Note also that two of the solution points do not appear in the contour plot because they are isolated roots of the first equation and thus hardly detectable by CountourPlot. (In the picture above, you see crossings of only green and blue or of only blue and yellow at these points.)

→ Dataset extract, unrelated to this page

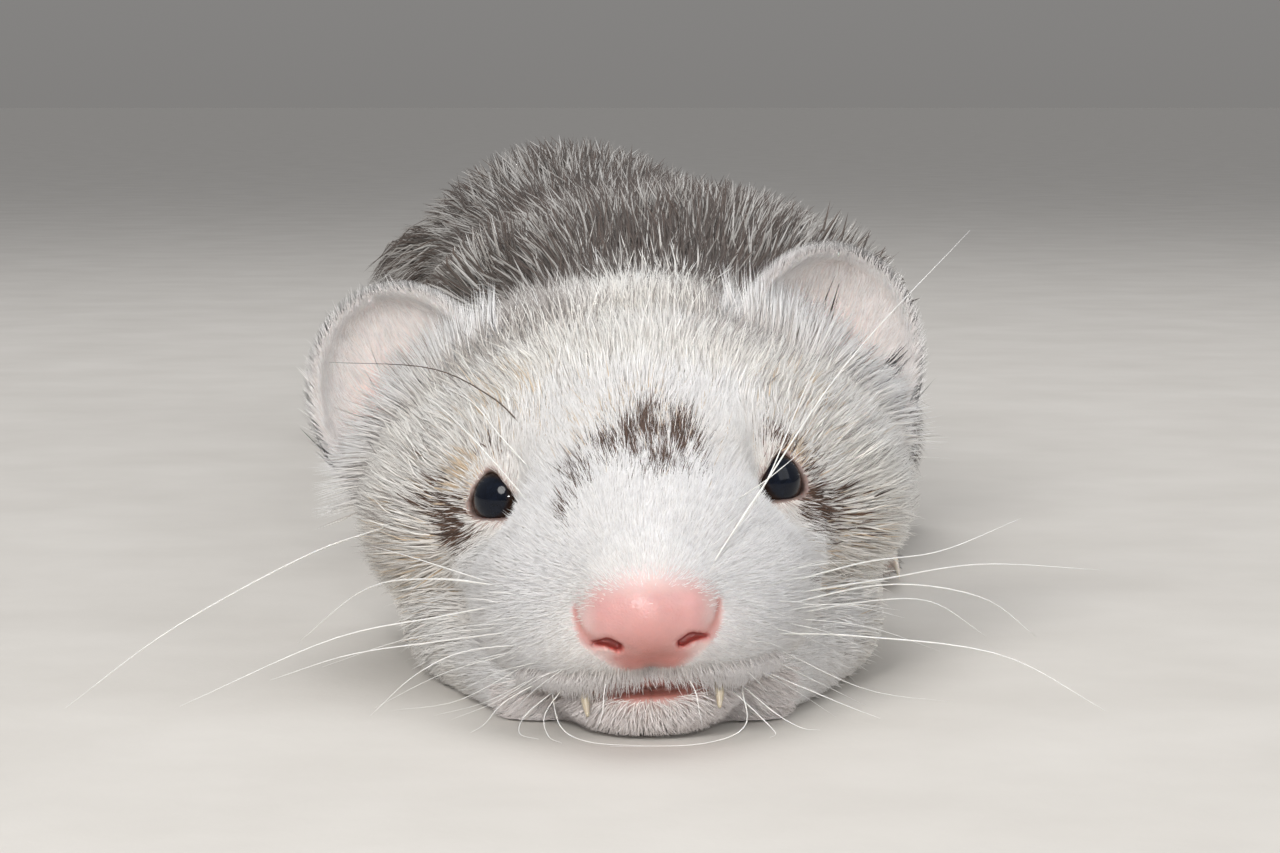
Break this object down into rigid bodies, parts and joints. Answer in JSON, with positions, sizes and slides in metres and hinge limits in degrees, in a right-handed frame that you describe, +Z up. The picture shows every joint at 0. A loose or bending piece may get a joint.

Let me recapitulate the discussion:

(1) OP complains that the solutions obtained from

f = (Cos[y] + Sin[x] - 1)*(Tan[x - Pi/3]^2 + Tan[y + Pi/6]^2);
g = (Sin[x] - Cos[y])*(2 - Sin[2 y] + Sin[y]);
cond = {f == 0, g == 0, x >= 0, x < 2*Pi, y >= 0, y < 2*Pi};
sol0 = Reduce[cond, {x, y}, Reals];

were wrong. But they aren't:

{f, g} /. Solve[sol0, {x, y}] // N

{{0., 0.}, {-1.33166*10^-31, 1.12111*10^-15}, {4.66608*10^-32, 5.25363*10^-16}}

So the solutions are correct up to machine precision (and that only because N was used). In fact, one could also use

{f, g} /. RootReduce[Solve[sol0, {x, y}]]

{{0, 0}, {0, 0}, {0, 0}}

(2) After getting this as feedback, OP complains in a comment that they want to have more roots ("more than four items").

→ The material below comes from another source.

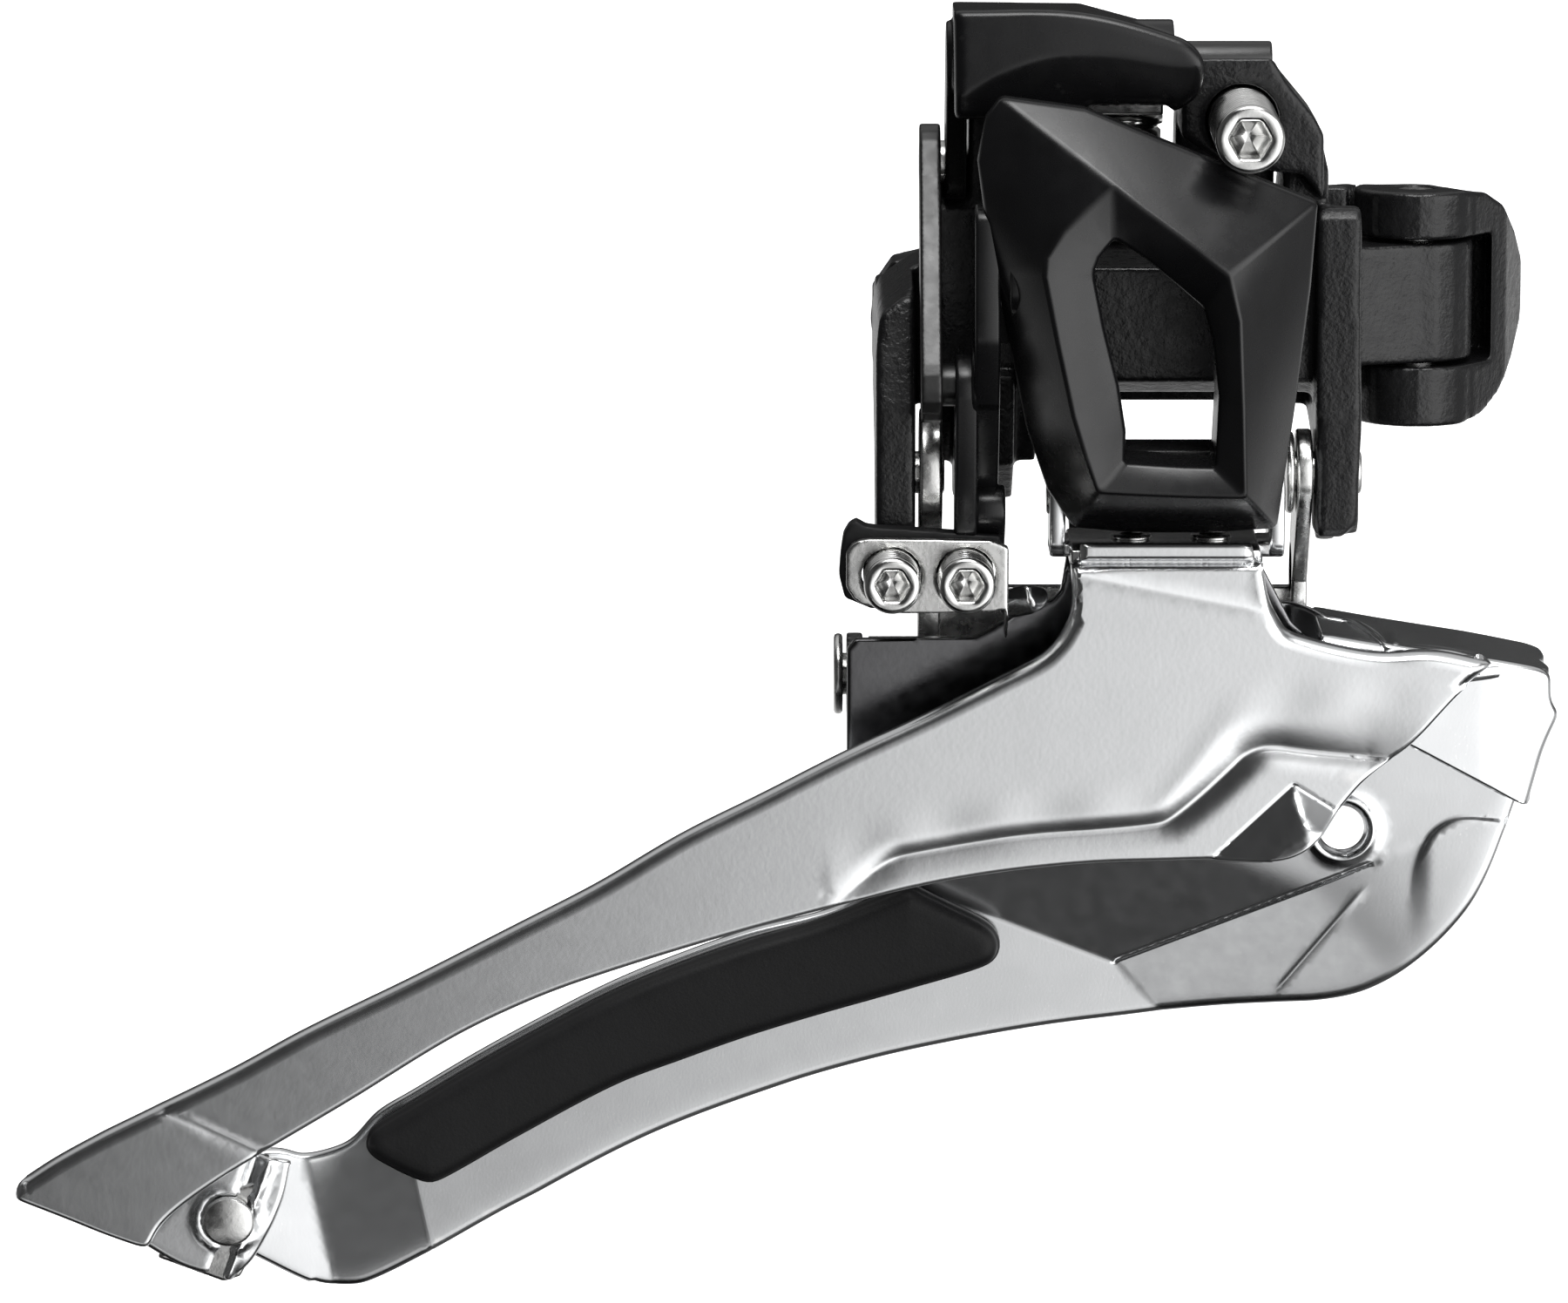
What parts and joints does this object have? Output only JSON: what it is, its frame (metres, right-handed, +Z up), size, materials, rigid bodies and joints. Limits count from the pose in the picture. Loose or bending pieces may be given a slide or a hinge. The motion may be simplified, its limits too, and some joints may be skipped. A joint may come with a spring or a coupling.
{
  "type": "bicycle front derailleur",
  "caption": "Band-clamp front derailleur: a sprung linkage on a hinged seat-tube clamp swings a two-plate chain cage, with cable arm, toggle link and limit screws.",
  "frame": {"origin": "on the seat-tube axis at half the height of the clamp band", "axes": "+X forward along the bicycle, +Y inboard towards the left side of the bicycle, +Z up along the seat tube"},
  "size_m": [0.1098, 0.0707, 0.0939],
  "materials": {
    "cast_black": "black coated casting with a fine leathery grain",
    "satin_black": "smooth satin black coating",
    "black_steel": "black coated pressed steel",
    "satin_chrome": "satin chrome plate with fine orange peel at the bends",
    "steel": "plain zinc-plated steel with sheared edges",
    "bolt_steel": "bright plated screw steel",
    "resin": "matt black moulded resin"
  },
  "bodies": {
    "base": {"base_bracket": "cast_black", "clamp_hinge_pin": "steel", "outer_link_pin_rear": "steel", "outer_link_pin_front": "steel", "inner_link_pin_rear": "steel", "inner_link_pin_front": "steel", "cable_arm_pin": "steel", "return_spring": "steel"},
    "clamp": {"clamp_band": "cast_black", "clamp_bolt_washer": "steel"},
    "clamp_bolt": {"clamp_bolt": "bolt_steel"},
    "outer_link": {"outer_link": "satin_black", "toggle_pin_lower": "steel"},
    "inner_link": {"inner_link": "steel"},
    "cage": {"outer_cage_plate": "satin_chrome", "inner_cage_plate": "satin_chrome", "chain_skid_pad": "resin", "link_bracket": "satin_chrome", "bracket_rivet_rear": "steel", "bracket_rivet_front": "steel", "cage_pin_outer": "steel", "cage_pin_inner": "steel", "limit_screw_plate": "steel", "limit_screw_insert": "resin", "cage_tail_spacer": "steel", "cage_tail_rivet": "steel"},
    "low_limit_screw": {"low_limit_screw": "bolt_steel"},
    "high_limit_screw": {"high_limit_screw": "bolt_steel"},
    "cable_arm": {"cable_arm": "satin_black", "cable_clamp_plate": "bolt_steel", "toggle_pin_upper": "steel"},
    "cable_fixing_bolt": {"cable_fixing_bolt": "bolt_steel"},
    "toggle_link": {"toggle_link": "black_steel"},
    "cable_adjusting_bolt": {"cable_adjusting_bolt": "bolt_steel"}
  },
  "joints": [
    {"name": "shift_swing", "type": "hinge", "parent": "base", "child": "outer_link", "pos_m": [-0.007, -0.046, 0.0054], "axis": [-1, 0, 0], "range_deg": [0, 34], "stiffness_Nm_per_rad": 0.15, "springref_deg": -68.75},
    {"name": "inner_link_pivot", "type": "hinge", "parent": "base", "child": "inner_link", "pos_m": [-0.007, -0.036, -0.00932], "axis": [-1, 0, 0], "range_deg": [0, 34]},
    {"name": "cage_pivot", "type": "hinge", "parent": "outer_link", "child": "cage", "pos_m": [-0.005, -0.04, -0.01016], "axis": [-1, 0, 0], "range_deg": [-34, 0]},
    {"name": "cable_arm_pivot", "type": "hinge", "parent": "base", "child": "cable_arm", "pos_m": [-0.01, -0.036, 0.0199], "axis": [-1, 0, 0], "range_deg": [0, 34], "deforming": ["return_spring"]},
    {"name": "toggle_pivot", "type": "hinge", "parent": "cable_arm", "child": "toggle_link", "pos_m": [-0.0215, -0.0325, 0.0124], "axis": [-1, 0, 0], "range_deg": [-34, 0]},
    {"name": "clamp_hinge", "type": "hinge", "parent": "base", "child": "clamp", "pos_m": [0.014, -0.0155, 0], "axis": [0, 0, -1], "range_deg": [0, 70]},
    {"name": "clamp_bolt_turn", "type": "hinge", "parent": "clamp", "child": "clamp_bolt", "pos_m": [-0.0214, 0, -0.0033], "axis": [0, 1, 0], "continuous": true},
    {"name": "low_limit_turn", "type": "hinge", "parent": "cage", "child": "low_limit_screw", "pos_m": [-0.0244, -0.044, -0.0156], "axis": [0, 1, 0], "continuous": true},
    {"name": "high_limit_turn", "type": "hinge", "parent": "cage", "child": "high_limit_screw", "pos_m": [-0.0192, -0.044, -0.0156], "axis": [0, 1, 0], "continuous": true},
    {"name": "cable_bolt_turn", "type": "hinge", "parent": "cable_arm", "child": "cable_fixing_bolt", "pos_m": [-0.0077, -0.0262, 0.016], "axis": [0, 0, 1], "continuous": true},
    {"name": "adjusting_bolt_turn", "type": "hinge", "parent": "base", "child": "cable_adjusting_bolt", "pos_m": [0.00015, -0.039, 0.016], "axis": [0, 1, 0], "continuous": true}
  ],
  "couplings": [
    {"joint": "inner_link_pivot", "follows": "shift_swing", "ratio": 1},
    {"joint": "cage_pivot", "follows": "shift_swing", "ratio": -1},
    {"joint": "cable_arm_pivot", "follows": "shift_swing", "ratio": 1},
    {"joint": "toggle_pivot", "follows": "shift_swing", "ratio": -1}
  ]
}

But that enforces us to stretch the meaning of a solution and to include some extra solutions. mathe came up with the nice idea to use

sol = Solve[{Reduce[cond[[1 ;; 2]]], 0 <= x < 2 Pi, 0 <= y < 2 Pi}, {x, y}] // RootReduce;

Summarized this looks like this:

Show[
 ContourPlot[
  Evaluate@Join[{cond[[1 ;; 2]], y == Pi/3, x == 5/6 Pi}], {x, 0, 2 Pi}, {y, 0, 2 Pi}],
 Graphics[{PointSize[0.025], Point[{x, y} /. sol], Gray, 
   Point[{x, y} /. RootReduce[Solve[sol0, {x, y}]]]}]
 ]

Here the blue and yellow lines represent the zero-sets of f and g respectively, while the green and red line represent (a part of) the singular set of f. The three gray points are the three solutions from the beginning; the three black points came basically from the continuation of the zero-sets.

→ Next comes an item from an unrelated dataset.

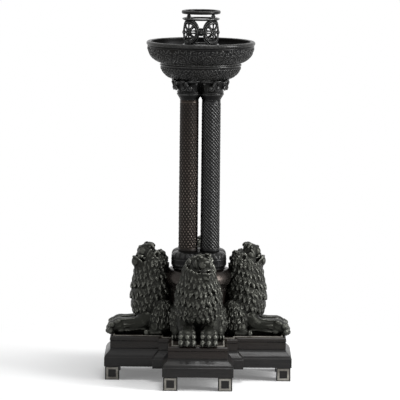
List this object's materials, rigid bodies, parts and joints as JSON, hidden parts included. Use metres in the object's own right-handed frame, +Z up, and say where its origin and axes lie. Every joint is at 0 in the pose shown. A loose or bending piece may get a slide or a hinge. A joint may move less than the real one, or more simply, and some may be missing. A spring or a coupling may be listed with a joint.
{
  "type": "column candelabrum",
  "caption": "Free-standing table candelabrum: stepped cross plinth on square feet, seated lions round a pedestal, clustered columns, stacked shallow bowls and a pierced candle crown.",
  "frame": {"origin": "on the floor under the middle of the plinth", "axes": "+Z up along the columns, -Y towards the front lion, +X towards the right lion"},
  "size_m": [0.2266, 0.2266, 0.4438],
  "materials": {
    "ebonised_wood": "ebonised and polished, slightly worn",
    "ebonised_block": "ebonised and polished, reddish brown showing through",
    "pale_line": "pale inlaid line, satin",
    "lion_bronze": "olive black patinated cast bronze, rubbed on the high parts",
    "dark_bronze": "blue black patinated cast bronze",
    "brown_bronze": "brown patinated cast bronze",
    "steel": "plain steel fastener"
  },
  "bodies": {
    "stand": {"foot_right_front": "ebonised_wood", "foot_right_back": "ebonised_wood", "foot_back_right": "ebonised_wood", "foot_back_left": "ebonised_wood", "foot_left_back": "ebonised_wood", "foot_left_front": "ebonised_wood", "foot_front_left": "ebonised_wood", "foot_front_right": "ebonised_wood", "foot_right_front_end_line": "pale_line", "foot_right_front_side_line": "pale_line", "foot_right_back_end_line": "pale_line", "foot_right_back_side_line": "pale_line", "foot_back_right_end_line": "pale_line", "foot_back_right_side_line": "pale_line", "foot_back_left_end_line": "pale_line", "foot_back_left_side_line": "pale_line", "foot_left_back_end_line": "pale_line", "foot_left_back_side_line": "pale_line", "foot_left_front_end_line": "pale_line", "foot_left_front_side_line": "pale_line", "foot_front_left_end_line": "pale_line", "foot_front_left_side_line": "pale_line", "foot_front_right_end_line": "pale_line", "foot_front_right_side_line": "pale_line", "plinth_moulding": "ebonised_wood", "plinth_block": "ebonised_block", "plinth_stringing": "pale_line", "pedestal_drum": "dark_bronze", "pedestal_shoulder": "dark_bronze", "pedestal_bolt": "steel", "lion_right": "lion_bronze", "lion_back": "lion_bronze", "lion_left": "lion_bronze", "lion_front": "lion_bronze", "lion_screw_right": "steel", "lion_screw_back": "steel", "lion_screw_left": "steel", "lion_screw_front": "steel", "column_base": "dark_bronze", "column_front_left": "brown_bronze", "column_front_right": "dark_bronze", "column_back_right": "brown_bronze", "column_back_left": "dark_bronze", "tie_rod_front_left": "steel", "tie_rod_front_right": "steel", "tie_rod_back_right": "steel", "tie_rod_back_left": "steel", "tie_nut_front_left": "steel", "tie_nut_front_right": "steel", "tie_nut_back_right": "steel", "tie_nut_back_left": "steel", "capital_block": "dark_bronze", "lower_bowl": "dark_bronze", "bowl_screw": "steel", "upper_bowl": "dark_bronze"},
    "crown": {"crown_pan": "dark_bronze", "crown_gallery": "dark_bronze", "crown_rim": "dark_bronze"}
  },
  "joints": [
    {"name": "crown_lift", "type": "slide", "parent": "stand", "child": "crown", "axis": [0, 0, 1], "range_m": [0, 0.009]}
  ]
}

(3) OP complains that also the black points appear (although this was quite exactly what they asked for), downvotes and sends us back to high school.

If you ask me, something is really fishy about this procedure...

Answer 2

I think this may be a bug with Reduce, but this works

eqn={(Cos[y]+Sin[x]-1) (Tan[x-Pi/3]^2+Tan[y+Pi/6]^2)==0,
     (Sin[x]-Cos[y]) (2-Sin[2 y]+Sin[y])==0};

sol=Solve[{Reduce[eqn],0<=x<2Pi,0<=y<2Pi},{x,y}]//RootReduce

ContourPlot[Evaluate[eqn],{x,0,2Pi},{y,0,2Pi},Epilog->{PointSize@Medium,Point[{x,y}/.sol]}]

{{x->π/6,y->π/3},{x->π/6,y->(5 π)/3},{x->π/3,y->(11 π)/6},{x->(5 π)/6,y->π/3},{x->(5 π)/6,y->(5 π)/3},{x->(4 π)/3,y->(5 π)/6}}

Answer 3

With some ConditionalExpression we found:

eqn = {(Cos[y] + Sin[x] - 1) (Tan[x - Pi/3]^2 + Tan[y + Pi/6]^2) == 0 && 
       (Sin[x] - Cos[y]) (2 - Sin[2 y] + Sin[y]) == 0};

sol = {x, y} /. N[Solve[{Reduce[eqn], 0 <= x < 2 Pi, 0 <= y < 2 Pi}, {x, y}]]
pts = sol[[1 ;; 4]];

ContourPlot[
  {(Cos[y] + Sin[x] - 1)*(Tan[x - Pi/3]^2 + Tan[y + Pi/6]^2) == 0,
   (Sin[x] - Cos[y])*(2 - Sin[2 y] + Sin[y]) == 0}, 
  {x, 0, 2*Pi}, {y, 0, 2*Pi}, PlotPoints -> 25, 
  Epilog -> {PointSize[Large], Red, Point[pts]}]